§ **TASK**
Only the lines from the one containing "body_wall();" through the one containing "obj.matrix_world = world" are to be copied, exactly and with both ends kept.

§ **DATA FOR THIS TASK**
━━━━━━━━━━━━━━━━━━━━

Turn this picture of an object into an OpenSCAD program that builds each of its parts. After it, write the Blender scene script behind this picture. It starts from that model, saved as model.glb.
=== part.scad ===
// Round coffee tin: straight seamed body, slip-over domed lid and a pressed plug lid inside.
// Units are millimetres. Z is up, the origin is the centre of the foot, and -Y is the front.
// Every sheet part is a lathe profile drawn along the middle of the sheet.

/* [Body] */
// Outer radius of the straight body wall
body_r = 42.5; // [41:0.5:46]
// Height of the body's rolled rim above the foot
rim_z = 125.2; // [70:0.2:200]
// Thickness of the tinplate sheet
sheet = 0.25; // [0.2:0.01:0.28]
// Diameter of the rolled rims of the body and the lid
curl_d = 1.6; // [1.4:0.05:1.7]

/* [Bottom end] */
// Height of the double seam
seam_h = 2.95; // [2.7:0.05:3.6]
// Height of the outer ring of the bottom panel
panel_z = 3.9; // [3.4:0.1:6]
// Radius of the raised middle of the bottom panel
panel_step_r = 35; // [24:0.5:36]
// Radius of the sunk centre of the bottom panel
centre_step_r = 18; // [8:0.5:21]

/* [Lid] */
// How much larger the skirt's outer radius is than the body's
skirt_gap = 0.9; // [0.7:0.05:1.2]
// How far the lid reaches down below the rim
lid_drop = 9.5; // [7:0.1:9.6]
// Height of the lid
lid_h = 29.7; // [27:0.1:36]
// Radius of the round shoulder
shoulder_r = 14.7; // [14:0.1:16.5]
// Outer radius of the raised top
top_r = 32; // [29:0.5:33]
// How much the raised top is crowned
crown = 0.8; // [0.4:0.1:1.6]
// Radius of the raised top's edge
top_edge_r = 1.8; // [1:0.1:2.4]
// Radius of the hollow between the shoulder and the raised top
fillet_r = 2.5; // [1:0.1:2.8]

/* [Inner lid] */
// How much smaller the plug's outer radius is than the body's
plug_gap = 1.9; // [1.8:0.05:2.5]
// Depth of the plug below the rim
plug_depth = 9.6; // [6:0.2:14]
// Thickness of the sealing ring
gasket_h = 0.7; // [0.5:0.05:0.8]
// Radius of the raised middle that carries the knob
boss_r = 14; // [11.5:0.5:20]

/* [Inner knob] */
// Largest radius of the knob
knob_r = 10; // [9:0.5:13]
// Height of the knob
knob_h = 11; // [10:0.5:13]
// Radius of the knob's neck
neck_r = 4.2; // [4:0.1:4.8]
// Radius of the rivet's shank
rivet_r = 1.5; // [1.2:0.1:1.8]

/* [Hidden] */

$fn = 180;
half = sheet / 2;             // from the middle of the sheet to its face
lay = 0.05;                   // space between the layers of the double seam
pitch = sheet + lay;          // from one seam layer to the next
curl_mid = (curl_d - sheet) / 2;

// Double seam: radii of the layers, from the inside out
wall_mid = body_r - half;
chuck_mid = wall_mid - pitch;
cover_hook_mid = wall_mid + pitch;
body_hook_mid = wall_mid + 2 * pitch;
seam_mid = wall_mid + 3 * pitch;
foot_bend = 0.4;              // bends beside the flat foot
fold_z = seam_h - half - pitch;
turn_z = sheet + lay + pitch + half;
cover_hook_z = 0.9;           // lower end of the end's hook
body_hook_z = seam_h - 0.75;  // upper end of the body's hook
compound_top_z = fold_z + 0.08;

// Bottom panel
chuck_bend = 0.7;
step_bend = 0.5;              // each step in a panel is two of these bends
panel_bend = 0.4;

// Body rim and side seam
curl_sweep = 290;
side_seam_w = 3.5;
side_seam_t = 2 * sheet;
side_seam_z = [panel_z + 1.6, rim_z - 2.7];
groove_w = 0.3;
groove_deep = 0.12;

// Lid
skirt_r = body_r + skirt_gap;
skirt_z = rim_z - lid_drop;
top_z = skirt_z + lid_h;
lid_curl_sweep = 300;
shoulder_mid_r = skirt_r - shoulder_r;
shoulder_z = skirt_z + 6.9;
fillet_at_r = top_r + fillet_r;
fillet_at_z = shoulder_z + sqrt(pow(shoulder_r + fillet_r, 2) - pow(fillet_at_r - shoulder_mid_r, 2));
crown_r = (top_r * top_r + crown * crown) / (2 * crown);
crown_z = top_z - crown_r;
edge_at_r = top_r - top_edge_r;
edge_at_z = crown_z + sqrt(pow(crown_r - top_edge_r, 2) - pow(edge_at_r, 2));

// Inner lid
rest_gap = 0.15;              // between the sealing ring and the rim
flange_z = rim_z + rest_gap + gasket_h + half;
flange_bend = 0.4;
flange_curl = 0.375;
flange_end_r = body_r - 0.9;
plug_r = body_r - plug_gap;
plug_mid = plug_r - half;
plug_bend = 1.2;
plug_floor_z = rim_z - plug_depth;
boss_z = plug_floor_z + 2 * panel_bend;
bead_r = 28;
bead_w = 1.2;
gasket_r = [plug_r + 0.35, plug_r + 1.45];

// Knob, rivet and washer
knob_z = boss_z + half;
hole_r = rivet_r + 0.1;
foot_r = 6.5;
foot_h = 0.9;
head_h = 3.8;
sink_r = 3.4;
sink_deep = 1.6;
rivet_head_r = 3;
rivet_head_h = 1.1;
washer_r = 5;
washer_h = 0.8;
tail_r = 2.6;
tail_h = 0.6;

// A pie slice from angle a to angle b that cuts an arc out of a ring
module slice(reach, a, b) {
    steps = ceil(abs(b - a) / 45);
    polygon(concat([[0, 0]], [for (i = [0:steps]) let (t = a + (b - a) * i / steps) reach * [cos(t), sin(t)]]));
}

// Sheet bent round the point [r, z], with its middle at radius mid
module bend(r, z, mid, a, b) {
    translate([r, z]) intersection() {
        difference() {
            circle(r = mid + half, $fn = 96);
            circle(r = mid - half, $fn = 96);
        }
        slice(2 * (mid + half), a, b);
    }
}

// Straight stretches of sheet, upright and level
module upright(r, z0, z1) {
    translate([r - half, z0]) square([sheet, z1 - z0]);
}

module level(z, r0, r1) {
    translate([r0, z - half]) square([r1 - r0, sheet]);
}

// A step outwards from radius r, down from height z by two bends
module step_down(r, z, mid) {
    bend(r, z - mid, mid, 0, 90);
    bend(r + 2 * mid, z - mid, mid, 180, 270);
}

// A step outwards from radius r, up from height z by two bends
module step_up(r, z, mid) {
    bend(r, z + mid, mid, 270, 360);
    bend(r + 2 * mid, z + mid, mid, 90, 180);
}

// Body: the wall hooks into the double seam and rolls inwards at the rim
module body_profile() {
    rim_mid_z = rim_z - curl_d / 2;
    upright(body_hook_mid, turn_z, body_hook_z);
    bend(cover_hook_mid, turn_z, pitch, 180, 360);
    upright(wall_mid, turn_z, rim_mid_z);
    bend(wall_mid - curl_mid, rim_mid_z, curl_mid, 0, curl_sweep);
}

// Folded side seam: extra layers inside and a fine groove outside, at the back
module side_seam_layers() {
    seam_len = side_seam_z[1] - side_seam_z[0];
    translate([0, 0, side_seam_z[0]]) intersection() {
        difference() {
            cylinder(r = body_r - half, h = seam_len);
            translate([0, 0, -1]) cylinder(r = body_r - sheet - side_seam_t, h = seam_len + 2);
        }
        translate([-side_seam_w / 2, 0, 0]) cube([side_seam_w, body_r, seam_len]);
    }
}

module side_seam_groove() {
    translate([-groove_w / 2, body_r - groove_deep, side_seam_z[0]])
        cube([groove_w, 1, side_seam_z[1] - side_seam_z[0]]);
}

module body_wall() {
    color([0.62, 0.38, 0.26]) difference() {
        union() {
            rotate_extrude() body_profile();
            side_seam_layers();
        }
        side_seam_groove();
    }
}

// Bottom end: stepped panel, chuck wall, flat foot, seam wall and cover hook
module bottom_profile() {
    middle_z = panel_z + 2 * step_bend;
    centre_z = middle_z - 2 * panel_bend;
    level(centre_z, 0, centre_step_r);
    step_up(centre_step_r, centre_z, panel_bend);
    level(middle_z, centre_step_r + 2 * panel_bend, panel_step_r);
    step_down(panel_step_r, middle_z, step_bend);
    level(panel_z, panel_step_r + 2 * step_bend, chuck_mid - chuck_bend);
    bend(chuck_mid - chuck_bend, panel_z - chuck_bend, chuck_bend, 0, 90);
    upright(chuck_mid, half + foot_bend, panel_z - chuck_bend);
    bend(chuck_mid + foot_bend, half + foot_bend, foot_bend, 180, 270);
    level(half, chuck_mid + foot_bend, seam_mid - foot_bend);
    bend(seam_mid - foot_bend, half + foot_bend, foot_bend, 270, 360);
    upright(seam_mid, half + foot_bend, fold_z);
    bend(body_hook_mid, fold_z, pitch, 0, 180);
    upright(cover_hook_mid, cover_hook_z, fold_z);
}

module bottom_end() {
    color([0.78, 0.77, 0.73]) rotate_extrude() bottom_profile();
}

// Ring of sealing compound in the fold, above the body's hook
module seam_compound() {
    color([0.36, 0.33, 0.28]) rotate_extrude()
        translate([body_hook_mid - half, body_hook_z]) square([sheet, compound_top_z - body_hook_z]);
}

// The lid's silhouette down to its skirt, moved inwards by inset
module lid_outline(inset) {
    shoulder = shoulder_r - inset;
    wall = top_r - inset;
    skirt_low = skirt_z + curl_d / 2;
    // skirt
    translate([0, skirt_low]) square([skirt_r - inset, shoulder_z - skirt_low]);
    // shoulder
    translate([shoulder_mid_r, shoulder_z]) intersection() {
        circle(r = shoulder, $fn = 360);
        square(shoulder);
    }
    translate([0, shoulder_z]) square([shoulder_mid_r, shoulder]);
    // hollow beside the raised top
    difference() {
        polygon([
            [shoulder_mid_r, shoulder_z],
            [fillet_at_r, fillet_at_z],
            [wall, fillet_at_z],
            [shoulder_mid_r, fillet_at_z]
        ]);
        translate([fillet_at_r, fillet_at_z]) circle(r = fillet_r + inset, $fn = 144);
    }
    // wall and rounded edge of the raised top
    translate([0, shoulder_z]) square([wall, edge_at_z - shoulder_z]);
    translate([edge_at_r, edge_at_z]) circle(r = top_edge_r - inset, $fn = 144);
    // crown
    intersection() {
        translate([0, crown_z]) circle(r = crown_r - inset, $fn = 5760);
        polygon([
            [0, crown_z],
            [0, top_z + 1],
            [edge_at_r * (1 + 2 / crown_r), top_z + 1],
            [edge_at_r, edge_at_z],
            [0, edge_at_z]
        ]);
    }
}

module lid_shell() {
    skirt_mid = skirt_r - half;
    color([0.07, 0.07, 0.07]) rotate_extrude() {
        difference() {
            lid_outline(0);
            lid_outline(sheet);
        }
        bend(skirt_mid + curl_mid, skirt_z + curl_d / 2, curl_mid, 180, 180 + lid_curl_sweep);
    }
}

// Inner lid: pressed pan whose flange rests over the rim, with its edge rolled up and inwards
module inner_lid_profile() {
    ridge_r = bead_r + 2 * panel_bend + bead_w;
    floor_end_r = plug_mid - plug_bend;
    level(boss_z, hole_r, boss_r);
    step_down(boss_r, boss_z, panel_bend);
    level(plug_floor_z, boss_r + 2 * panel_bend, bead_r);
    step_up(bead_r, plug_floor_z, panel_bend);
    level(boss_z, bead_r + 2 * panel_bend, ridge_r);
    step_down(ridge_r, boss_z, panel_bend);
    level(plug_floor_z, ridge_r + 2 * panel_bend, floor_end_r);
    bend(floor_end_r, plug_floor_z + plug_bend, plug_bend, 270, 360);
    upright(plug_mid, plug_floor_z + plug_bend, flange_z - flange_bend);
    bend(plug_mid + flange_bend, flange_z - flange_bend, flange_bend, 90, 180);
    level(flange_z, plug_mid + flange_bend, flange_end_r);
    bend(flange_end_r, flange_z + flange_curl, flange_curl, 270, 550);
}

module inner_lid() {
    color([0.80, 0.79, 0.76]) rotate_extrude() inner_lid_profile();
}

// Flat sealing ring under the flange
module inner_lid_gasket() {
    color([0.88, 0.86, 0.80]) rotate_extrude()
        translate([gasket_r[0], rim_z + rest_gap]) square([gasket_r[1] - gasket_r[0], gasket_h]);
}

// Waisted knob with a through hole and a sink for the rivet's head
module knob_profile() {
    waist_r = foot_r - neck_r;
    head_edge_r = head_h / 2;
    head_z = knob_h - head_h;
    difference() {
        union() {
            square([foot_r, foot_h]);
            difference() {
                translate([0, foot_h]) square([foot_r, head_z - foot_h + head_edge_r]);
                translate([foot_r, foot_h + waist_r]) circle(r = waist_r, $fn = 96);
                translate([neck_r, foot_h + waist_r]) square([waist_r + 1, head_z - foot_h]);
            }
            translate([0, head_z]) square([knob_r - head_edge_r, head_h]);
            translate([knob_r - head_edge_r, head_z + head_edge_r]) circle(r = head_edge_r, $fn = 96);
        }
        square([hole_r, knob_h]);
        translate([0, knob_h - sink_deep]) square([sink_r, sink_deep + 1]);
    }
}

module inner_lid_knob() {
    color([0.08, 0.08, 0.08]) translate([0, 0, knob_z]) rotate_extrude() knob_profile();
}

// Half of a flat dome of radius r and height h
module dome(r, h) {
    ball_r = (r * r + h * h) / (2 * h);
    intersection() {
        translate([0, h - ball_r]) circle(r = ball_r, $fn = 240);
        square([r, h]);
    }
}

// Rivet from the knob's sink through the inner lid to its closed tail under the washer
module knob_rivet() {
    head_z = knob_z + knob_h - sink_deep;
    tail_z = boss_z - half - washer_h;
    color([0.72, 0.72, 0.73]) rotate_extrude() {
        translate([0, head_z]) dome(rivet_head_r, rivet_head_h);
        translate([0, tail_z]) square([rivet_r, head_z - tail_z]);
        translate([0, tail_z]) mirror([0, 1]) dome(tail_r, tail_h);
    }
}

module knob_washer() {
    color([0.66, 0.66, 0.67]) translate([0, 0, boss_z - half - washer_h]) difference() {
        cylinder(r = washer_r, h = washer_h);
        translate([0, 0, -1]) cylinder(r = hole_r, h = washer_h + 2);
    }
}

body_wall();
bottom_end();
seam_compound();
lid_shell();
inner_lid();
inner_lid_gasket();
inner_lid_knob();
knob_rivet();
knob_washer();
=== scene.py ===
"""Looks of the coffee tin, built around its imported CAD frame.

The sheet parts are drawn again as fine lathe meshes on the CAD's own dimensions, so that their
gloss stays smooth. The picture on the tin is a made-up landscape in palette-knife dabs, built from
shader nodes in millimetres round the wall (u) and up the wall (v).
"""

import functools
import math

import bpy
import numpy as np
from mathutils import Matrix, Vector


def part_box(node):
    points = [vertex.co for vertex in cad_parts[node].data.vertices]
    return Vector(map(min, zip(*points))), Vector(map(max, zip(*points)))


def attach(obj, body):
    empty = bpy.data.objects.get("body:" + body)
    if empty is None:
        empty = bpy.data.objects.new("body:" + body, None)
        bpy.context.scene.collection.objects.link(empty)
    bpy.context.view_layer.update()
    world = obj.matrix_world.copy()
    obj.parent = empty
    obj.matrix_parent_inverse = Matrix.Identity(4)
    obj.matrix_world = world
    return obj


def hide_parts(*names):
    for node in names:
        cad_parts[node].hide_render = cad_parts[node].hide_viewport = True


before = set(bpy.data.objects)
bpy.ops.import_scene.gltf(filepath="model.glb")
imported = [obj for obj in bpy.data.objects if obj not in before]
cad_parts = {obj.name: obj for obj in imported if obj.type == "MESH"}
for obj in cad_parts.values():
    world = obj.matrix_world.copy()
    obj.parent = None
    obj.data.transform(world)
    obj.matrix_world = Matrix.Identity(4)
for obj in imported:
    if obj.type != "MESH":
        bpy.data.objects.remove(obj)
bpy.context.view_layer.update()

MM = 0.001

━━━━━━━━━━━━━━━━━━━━

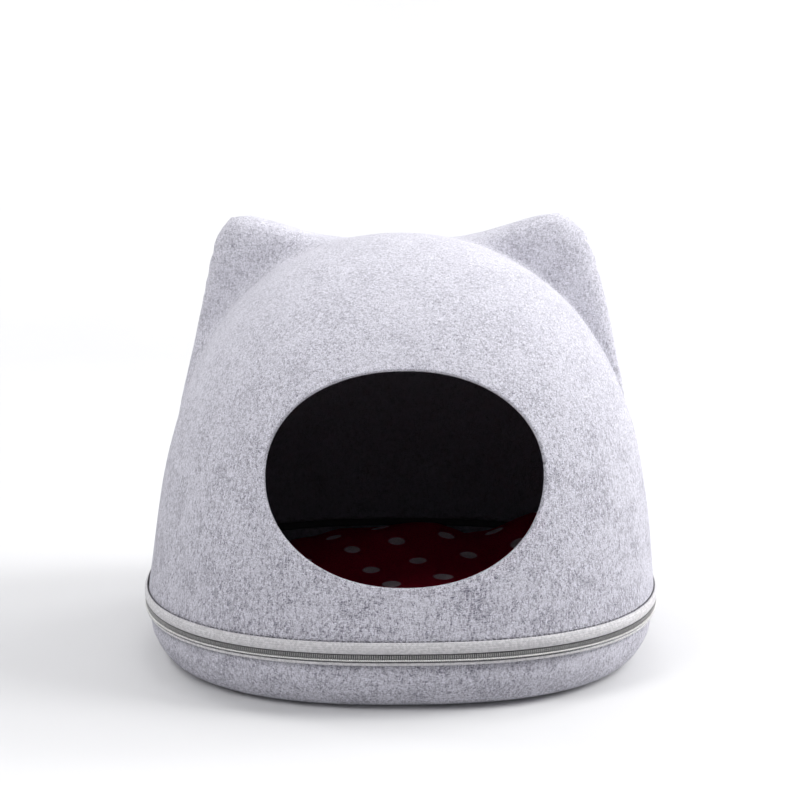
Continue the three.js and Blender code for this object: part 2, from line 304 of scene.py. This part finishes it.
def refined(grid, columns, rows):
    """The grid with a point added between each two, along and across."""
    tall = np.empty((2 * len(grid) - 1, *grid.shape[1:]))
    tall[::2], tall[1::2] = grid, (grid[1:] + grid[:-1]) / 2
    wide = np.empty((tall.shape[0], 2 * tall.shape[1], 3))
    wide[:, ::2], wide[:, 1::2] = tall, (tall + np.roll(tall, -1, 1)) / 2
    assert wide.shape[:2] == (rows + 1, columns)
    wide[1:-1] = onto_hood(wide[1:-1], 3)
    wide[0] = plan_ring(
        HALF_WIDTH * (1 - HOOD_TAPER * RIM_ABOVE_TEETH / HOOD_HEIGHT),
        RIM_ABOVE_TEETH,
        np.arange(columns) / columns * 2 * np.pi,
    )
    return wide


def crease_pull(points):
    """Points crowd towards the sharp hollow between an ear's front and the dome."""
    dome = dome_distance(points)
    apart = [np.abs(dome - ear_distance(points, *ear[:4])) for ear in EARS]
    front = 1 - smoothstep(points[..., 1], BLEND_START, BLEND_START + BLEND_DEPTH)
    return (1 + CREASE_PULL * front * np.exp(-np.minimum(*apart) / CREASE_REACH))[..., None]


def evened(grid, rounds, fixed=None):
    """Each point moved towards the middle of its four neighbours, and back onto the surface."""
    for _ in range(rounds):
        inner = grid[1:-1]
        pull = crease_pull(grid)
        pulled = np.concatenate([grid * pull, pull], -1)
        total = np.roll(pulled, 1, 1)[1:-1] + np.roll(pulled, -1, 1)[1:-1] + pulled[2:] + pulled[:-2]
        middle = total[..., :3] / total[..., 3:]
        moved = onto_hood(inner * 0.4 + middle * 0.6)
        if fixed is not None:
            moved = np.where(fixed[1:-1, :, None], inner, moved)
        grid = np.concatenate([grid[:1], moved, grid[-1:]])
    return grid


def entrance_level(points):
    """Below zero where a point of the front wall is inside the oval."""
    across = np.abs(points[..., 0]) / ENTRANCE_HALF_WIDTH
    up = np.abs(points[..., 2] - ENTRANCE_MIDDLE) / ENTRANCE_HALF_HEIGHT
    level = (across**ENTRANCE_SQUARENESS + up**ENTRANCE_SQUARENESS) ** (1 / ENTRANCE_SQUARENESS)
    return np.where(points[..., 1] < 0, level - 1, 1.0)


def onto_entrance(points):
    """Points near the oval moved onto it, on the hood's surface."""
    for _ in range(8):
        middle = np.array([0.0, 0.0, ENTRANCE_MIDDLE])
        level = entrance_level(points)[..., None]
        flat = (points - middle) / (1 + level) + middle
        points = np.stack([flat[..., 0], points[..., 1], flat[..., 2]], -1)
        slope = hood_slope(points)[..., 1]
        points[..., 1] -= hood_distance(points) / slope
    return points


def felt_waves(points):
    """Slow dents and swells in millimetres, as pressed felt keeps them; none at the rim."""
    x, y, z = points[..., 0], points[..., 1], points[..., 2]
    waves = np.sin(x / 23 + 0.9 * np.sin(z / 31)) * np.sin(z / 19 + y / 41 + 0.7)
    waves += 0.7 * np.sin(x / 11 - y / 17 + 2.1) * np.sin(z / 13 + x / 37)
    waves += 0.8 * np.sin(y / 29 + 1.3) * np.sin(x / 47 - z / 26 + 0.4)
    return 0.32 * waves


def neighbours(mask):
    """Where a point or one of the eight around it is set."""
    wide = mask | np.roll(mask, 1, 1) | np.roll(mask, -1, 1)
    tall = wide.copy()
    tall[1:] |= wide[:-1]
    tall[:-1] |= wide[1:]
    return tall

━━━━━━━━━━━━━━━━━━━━

§ **ANSWER BELOW**
body_wall();
bottom_end();
seam_compound();
lid_shell();
inner_lid();
inner_lid_gasket();
inner_lid_knob();
knob_rivet();
knob_washer();
=== scene.py ===
"""Looks of the coffee tin, built around its imported CAD frame.

The sheet parts are drawn again as fine lathe meshes on the CAD's own dimensions, so that their
gloss stays smooth. The picture on the tin is a made-up landscape in palette-knife dabs, built from
shader nodes in millimetres round the wall (u) and up the wall (v).
"""

import functools
import math

import bpy
import numpy as np
from mathutils import Matrix, Vector


def part_box(node):
    points = [vertex.co for vertex in cad_parts[node].data.vertices]
    return Vector(map(min, zip(*points))), Vector(map(max, zip(*points)))


def attach(obj, body):
    empty = bpy.data.objects.get("body:" + body)
    if empty is None:
        empty = bpy.data.objects.new("body:" + body, None)
        bpy.context.scene.collection.objects.link(empty)
    bpy.context.view_layer.update()
    world = obj.matrix_world.copy()
    obj.parent = empty
    obj.matrix_parent_inverse = Matrix.Identity(4)
    obj.matrix_world = world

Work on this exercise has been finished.